Collect every line that includes the string "object".

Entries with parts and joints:
---+---

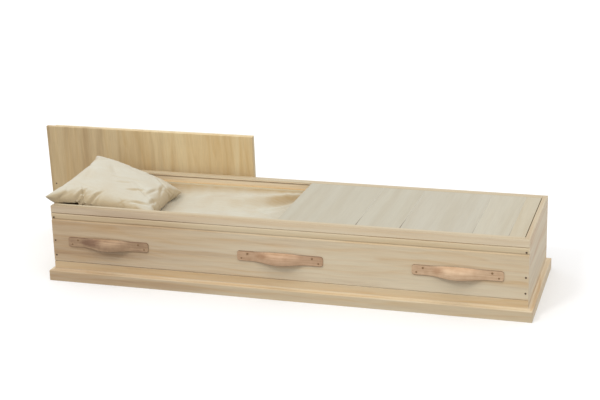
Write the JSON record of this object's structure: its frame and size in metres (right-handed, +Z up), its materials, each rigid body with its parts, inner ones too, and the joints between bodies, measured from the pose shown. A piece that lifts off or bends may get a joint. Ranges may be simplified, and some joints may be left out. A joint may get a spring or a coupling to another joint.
{
  "type": "wooden casket",
  "caption": "Rectangular wooden casket on a plinth, half its lid in place and half stood behind, with leather strap handles, a cloth lining and a pillow.",
  "frame": {"origin": "middle of the underside, on the bottom board", "axes": "+X towards the foot end, -Y towards the front long side, +Z up"},
  "size_m": [2.325, 0.6954, 0.5006],
  "materials": {
    "pine": "bare sanded softwood",
    "foot_lid_wood": "bare pale wood, grain across",
    "head_lid_wood": "bare warm wood, grain across",
    "plywood": "bare plywood",
    "leather": "vegetable tanned, matt",
    "screw": "dark bronzed steel",
    "lining_cloth": "unbleached calico cotton",
    "pillow_cloth": "unbleached calico cotton"
  },
  "bodies": {
    "root": {"bottom_board": "plywood", "end_foot": "pine", "end_head": "pine", "foot_lid_core": "head_lid_wood", "foot_lid_plank_1": "foot_lid_wood", "foot_lid_plank_2": "foot_lid_wood", "foot_lid_plank_3": "foot_lid_wood", "foot_lid_plank_4": "foot_lid_wood", "foot_lid_plank_5": "foot_lid_wood", "handle_front_foot": "leather", "handle_front_foot_screw_left_lower": "screw", "handle_front_foot_screw_left_upper": "screw", "handle_front_foot_screw_right_lower": "screw", "handle_front_foot_screw_right_upper": "screw", "handle_front_head": "leather", "handle_front_head_screw_left_lower": "screw", "handle_front_head_screw_left_upper": "screw", "handle_front_head_screw_right_lower": "screw", "handle_front_head_screw_right_upper": "screw", "handle_front_middle": "leather", "handle_front_middle_screw_left_lower": "screw", "handle_front_middle_screw_left_upper": "screw", "handle_front_middle_screw_right_lower": "screw", "handle_front_middle_screw_right_upper": "screw", "handle_rear_foot": "leather", "handle_rear_foot_screw_left_lower": "screw", "handle_rear_foot_screw_left_upper": "screw", "handle_rear_foot_screw_right_lower": "screw", "handle_rear_foot_screw_right_upper": "screw", "handle_rear_head": "leather", "handle_rear_head_screw_left_lower": "screw", "handle_rear_head_screw_left_upper": "screw", "handle_rear_head_screw_right_lower": "screw", "handle_rear_head_screw_right_upper": "screw", "handle_rear_middle": "leather", "handle_rear_middle_screw_left_lower": "screw", "handle_rear_middle_screw_left_upper": "screw", "handle_rear_middle_screw_right_lower": "screw", "handle_rear_middle_screw_right_upper": "screw", "head_lid_core": "head_lid_wood", "head_lid_plank_1": "head_lid_wood", "head_lid_plank_2": "head_lid_wood", "head_lid_plank_3": "head_lid_wood", "head_lid_plank_4": "head_lid_wood", "head_lid_plank_5": "head_lid_wood", "ledge_foot": "pine", "ledge_front": "pine", "ledge_head": "pine", "ledge_rear": "pine", "lining": "lining_cloth", "pillow": "pillow_cloth", "plinth_foot": "pine", "plinth_front": "pine", "plinth_head": "pine", "plinth_rear": "pine", "rail_front": "pine", "rail_rear": "pine", "side_front": "pine", "side_rear": "pine"}
  },
  "joints": []
}
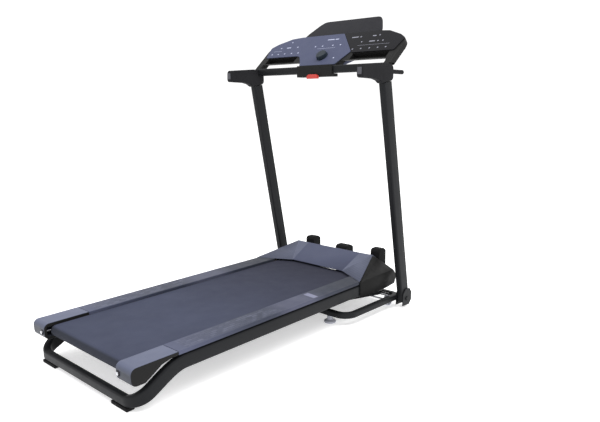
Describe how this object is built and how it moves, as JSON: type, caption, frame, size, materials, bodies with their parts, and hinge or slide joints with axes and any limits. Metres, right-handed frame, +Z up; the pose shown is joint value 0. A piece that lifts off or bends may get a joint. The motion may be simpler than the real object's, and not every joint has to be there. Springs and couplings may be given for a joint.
{
  "type": "treadmill",
  "caption": "Compact folding treadmill: belt deck with motor hood on a swooped tube frame, leaning two-post mast that folds over the deck, side handles and a wide console.",
  "frame": {"origin": "on the floor, below the middle of the bounding box", "axes": "+X to the user's right, +Y forward from the belt's rear end to the console, +Z up"},
  "size_m": [0.786, 1.4222, 1.263],
  "materials": {
    "frame_black": "satin powder coat",
    "bright_steel": "turned and zinc plated",
    "aluminium": "turned",
    "wheel_grey": "pale grey moulded",
    "rubber": "moulded",
    "deck_board": "faced board",
    "belt_black": "fine diamond weave",
    "circuit_green": "lacquered",
    "slate_plastic": "slate blue, finely grained",
    "black_plastic": "finely grained",
    "gloss_black": "high gloss",
    "moulded_grip": "moulded, matte",
    "key_red": "semi gloss",
    "knob_navy": "satin"
  },
  "bodies": {
    "base": {"base_frame": "frame_black", "base_pivot_rod": "bright_steel", "wheel_axle": "bright_steel", "base_foot_left": "wheel_grey", "base_foot_right": "wheel_grey", "mast_bracket_left": "frame_black", "mast_bracket_right": "frame_black", "mast_pin_left": "bright_steel", "mast_pin_right": "bright_steel"},
    "lift_arm": {"lift_arm": "frame_black"},
    "deck": {"main_frame": "frame_black", "deck_cross_tube_rear": "frame_black", "deck_cross_tube_front": "frame_black", "cushion_left": "rubber", "cushion_right": "rubber", "running_board": "deck_board", "running_belt": "belt_black", "rear_axle": "bright_steel", "front_axle": "bright_steel", "motor_body": "frame_black", "drive_belt": "rubber", "controller_board": "circuit_green", "lift_motor": "frame_black", "hood": "slate_plastic", "belly_pan": "black_plastic", "side_cover_left": "black_plastic", "side_cover_right": "black_plastic", "end_cap_left": "slate_plastic", "end_cap_right": "slate_plastic", "tension_bolt_left": "bright_steel", "tension_bolt_right": "bright_steel", "foot_rail_left": "slate_plastic", "foot_rail_right": "slate_plastic", "rear_foot_left": "rubber", "rear_foot_right": "rubber", "storage_foot_left": "rubber", "storage_foot_middle": "rubber", "storage_foot_right": "rubber", "power_inlet": "black_plastic"},
    "front_roller": {"front_roller": "aluminium", "roller_pulley": "aluminium"},
    "rear_roller": {"rear_roller": "aluminium"},
    "motor_rotor": {"motor_rotor": "bright_steel"},
    "power_switch": {"power_switch": "black_plastic"},
    "transport_wheel_left": {"transport_wheel_left": "wheel_grey"},
    "transport_wheel_right": {"transport_wheel_right": "wheel_grey"},
    "lock_plunger": {"lock_plunger": "black_plastic"},
    "mast": {"upright_left": "frame_black", "upright_right": "frame_black", "crossbar": "frame_black", "handlebar_left": "moulded_grip", "handlebar_right": "moulded_grip", "key_housing": "black_plastic", "console_back": "black_plastic", "console_rear_cover": "slate_plastic", "console_face": "slate_plastic", "display_window": "gloss_black", "tablet_holder": "gloss_black"},
    "safety_key": {"safety_key": "key_red"},
    "speed_knob": {"speed_knob": "knob_navy"}
  },
  "joints": [
    {"name": "mast_fold", "type": "hinge", "parent": "base", "child": "mast", "pos_m": [0, 0.6264, 0.042], "axis": [1, 0, 0], "range_deg": [0, 68]},
    {"name": "lift_arm_pivot", "type": "hinge", "parent": "base", "child": "lift_arm", "pos_m": [0, 0.5764, 0.06], "axis": [-1, 0, 0], "range_deg": [0, 12.05]},
    {"name": "deck_pivot", "type": "hinge", "parent": "lift_arm", "child": "deck", "pos_m": [0, 0.2764, 0.101], "axis": [1, 0, 0], "range_deg": [0, 15.58]},
    {"name": "front_roller_spin", "type": "hinge", "parent": "deck", "child": "front_roller", "pos_m": [0, 0.46998, 0.13355], "axis": [1, 0, 0], "continuous": true},
    {"name": "rear_roller_spin", "type": "hinge", "parent": "deck", "child": "rear_roller", "pos_m": [0, -0.66545, 0.12083], "axis": [1, 0, 0], "continuous": true},
    {"name": "motor_spin", "type": "hinge", "parent": "deck", "child": "motor_rotor", "pos_m": [0, 0.54496, 0.13519], "axis": [1, 0, 0], "continuous": true},
    {"name": "power_switch_rock", "type": "hinge", "parent": "deck", "child": "power_switch", "pos_m": [-0.0655, 0.626, 0.1389], "axis": [1, 0, 0], "range_deg": [0, 12]},
    {"name": "transport_wheel_left_spin", "type": "hinge", "parent": "base", "child": "transport_wheel_left", "pos_m": [-0.305, 0.5964, 0.0235], "axis": [1, 0, 0], "continuous": true},
    {"name": "transport_wheel_right_spin", "type": "hinge", "parent": "base", "child": "transport_wheel_right", "pos_m": [0.305, 0.5964, 0.0235], "axis": [1, 0, 0], "continuous": true},
    {"name": "lock_plunger_pull", "type": "slide", "parent": "base", "child": "lock_plunger", "axis": [0, 1, 0], "range_m": [0, 0.01], "stiffness_N_per_m": 900, "springref_m": -0.004},
    {"name": "safety_key_pull", "type": "slide", "parent": "mast", "child": "safety_key", "axis": [0, -1, 0], "range_m": [0, 0.03]},
    {"name": "speed_knob_turn", "type": "hinge", "parent": "mast", "child": "speed_knob", "pos_m": [0, 0.49619, 1.09063], "axis": [0, -0.666, 0.7459], "continuous": true}
  ],
  "couplings": [
    {"joint": "lift_arm_pivot", "follows": "deck_pivot", "ratio": 0.7698},
    {"joint": "rear_roller_spin", "follows": "front_roller_spin", "ratio": 1},
    {"joint": "motor_spin", "follows": "front_roller_spin", "ratio": 2.6}
  ]
}
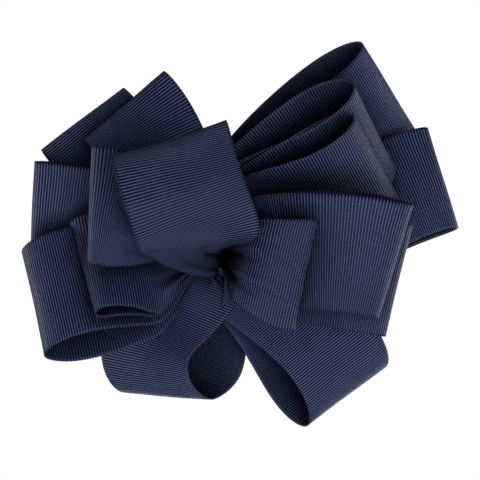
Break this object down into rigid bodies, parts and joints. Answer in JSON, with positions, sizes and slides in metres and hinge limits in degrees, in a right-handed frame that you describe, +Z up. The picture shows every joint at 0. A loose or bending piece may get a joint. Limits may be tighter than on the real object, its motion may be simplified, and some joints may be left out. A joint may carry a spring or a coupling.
{
  "type": "hair bow",
  "caption": "Cheerleading hair bow: looped navy grosgrain ribbons bound with thread on a felt pad, with a steel alligator clip whose sprung jaw opens",
  "frame": {"origin": "middle of the flat rear face of the clip's jaw, which lies against the head, at mount clip_back_face", "axes": "+X is to the right as the bow is seen from the front, along the clip towards its nose; +Y is to the rear, towards the head; +Z is up as worn"},
  "size_m": [0.1476, 0.0927, 0.128],
  "materials": {
    "ribbon": "navy grosgrain ribbon, cross ribs with a low sheen",
    "thread": "waxed navy thread",
    "felt": "matte navy felt",
    "lining": "narrow navy grosgrain",
    "clip_steel": "nickel-plated sheet steel",
    "spring_steel": "drawn spring wire",
    "grip": "matte rubber"
  },
  "bodies": {
    "bow": {"ribbon_1_rear": "ribbon", "ribbon_2": "ribbon", "ribbon_3": "ribbon", "ribbon_4": "ribbon", "ribbon_5": "ribbon", "ribbon_6": "ribbon", "ribbon_7": "ribbon", "ribbon_8_front": "ribbon", "binding_thread": "thread", "felt_backing": "felt", "clip_lining": "lining", "clip_top_arm": "clip_steel", "clip_pivot_pin": "clip_steel", "clip_spring": "spring_steel", "clip_grip_strip": "grip"},
    "jaw": {"clip_jaw": "clip_steel"}
  },
  "joints": [
    {"name": "jaw_hinge", "type": "hinge", "parent": "bow", "child": "jaw", "pos_m": [-0.012, -0.0035, 0], "axis": [0, 0, 1], "range_deg": [0, 30], "stiffness_Nm_per_rad": 0.2, "springref_deg": -34.38, "deforming": ["clip_spring"]}
  ]
}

---+---

* Output:
Write the JSON record of this object's structure: its frame and size in metres (right-handed, +Z up), its materials, each rigid body with its parts, inner ones too, and the joints between bodies, measured from the pose shown. A piece that lifts off or bends may get a joint. Ranges may be simplified, and some joints may be left out. A joint may get a spring or a coupling to another joint.
Describe how this object is built and how it moves, as JSON: type, caption, frame, size, materials, bodies with their parts, and hinge or slide joints with axes and any limits. Metres, right-handed frame, +Z up; the pose shown is joint value 0. A piece that lifts off or bends may get a joint. The motion may be simpler than the real object's, and not every joint has to be there. Springs and couplings may be given for a joint.
Break this object down into rigid bodies, parts and joints. Answer in JSON, with positions, sizes and slides in metres and hinge limits in degrees, in a right-handed frame that you describe, +Z up. The picture shows every joint at 0. A loose or bending piece may get a joint. Limits may be tighter than on the real object, its motion may be simplified, and some joints may be left out. A joint may carry a spring or a coupling.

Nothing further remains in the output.